-------- Supplied material
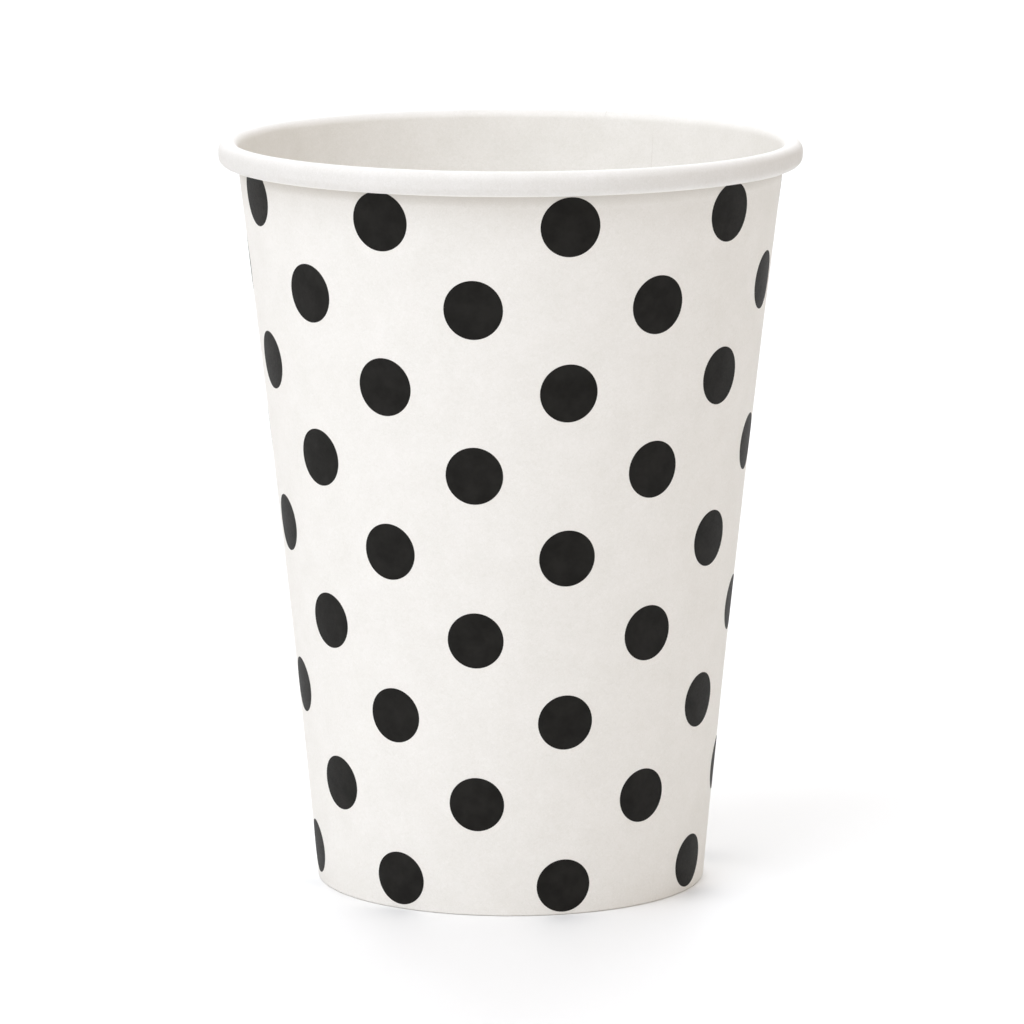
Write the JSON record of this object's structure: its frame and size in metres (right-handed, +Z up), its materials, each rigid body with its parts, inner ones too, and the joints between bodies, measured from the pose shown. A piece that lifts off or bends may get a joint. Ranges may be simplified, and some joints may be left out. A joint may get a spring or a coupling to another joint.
{
  "type": "paper cup",
  "caption": "Single-wall paper drinking cup with a rolled rim, a lapped side seam, a recessed base disc clamped in a folded foot, and printed black polka dots.",
  "frame": {"origin": "middle of the foot ring, on the surface the cup stands on", "axes": "+Z up along the cup's axis, -Y towards the front of the picture, +X to the right in the picture"},
  "size_m": [0.076, 0.076, 0.0976],
  "materials": {
    "paper_white": "matt bleached paperboard with a faint fibre texture",
    "base_white": "matt bleached paperboard with a faint fibre texture",
    "ink_black": "matt black ink printed on paperboard"
  },
  "bodies": {
    "root": {"side_wall": "paper_white", "base_disc": "base_white", "printed_dots": "ink_black"}
  },
  "joints": []
}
----------------
• **Problem to solve**
Go through the listing and print each line exactly as it appears.

• **In response**
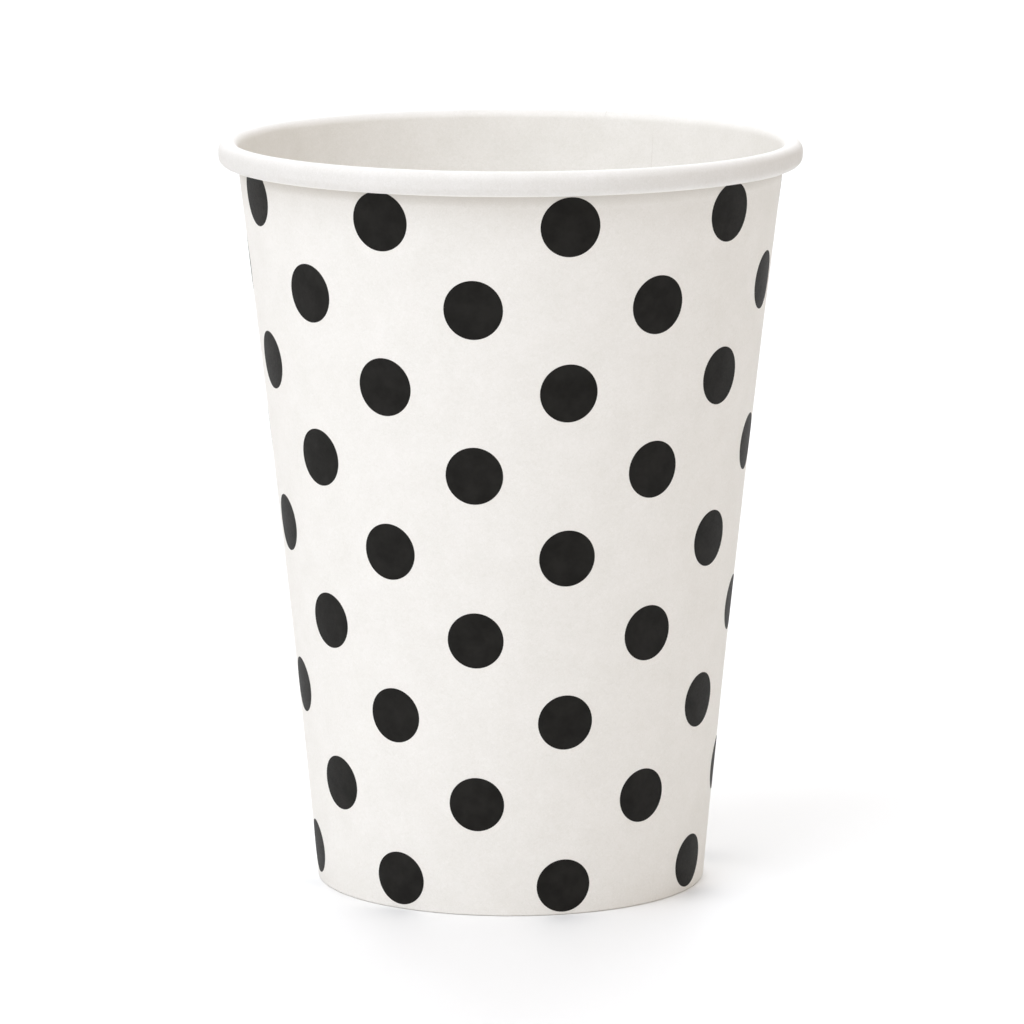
Write the JSON record of this object's structure: its frame and size in metres (right-handed, +Z up), its materials, each rigid body with its parts, inner ones too, and the joints between bodies, measured from the pose shown. A piece that lifts off or bends may get a joint. Ranges may be simplified, and some joints may be left out. A joint may get a spring or a coupling to another joint.
{
  "type": "paper cup",
  "caption": "Single-wall paper drinking cup with a rolled rim, a lapped side seam, a recessed base disc clamped in a folded foot, and printed black polka dots.",
  "frame": {"origin": "middle of the foot ring, on the surface the cup stands on", "axes": "+Z up along the cup's axis, -Y towards the front of the picture, +X to the right in the picture"},
  "size_m": [0.076, 0.076, 0.0976],
  "materials": {
    "paper_white": "matt bleached paperboard with a faint fibre texture",
    "base_white": "matt bleached paperboard with a faint fibre texture",
    "ink_black": "matt black ink printed on paperboard"
  },
  "bodies": {
    "root": {"side_wall": "paper_white", "base_disc": "base_white", "printed_dots": "ink_black"}
  },
  "joints": []
}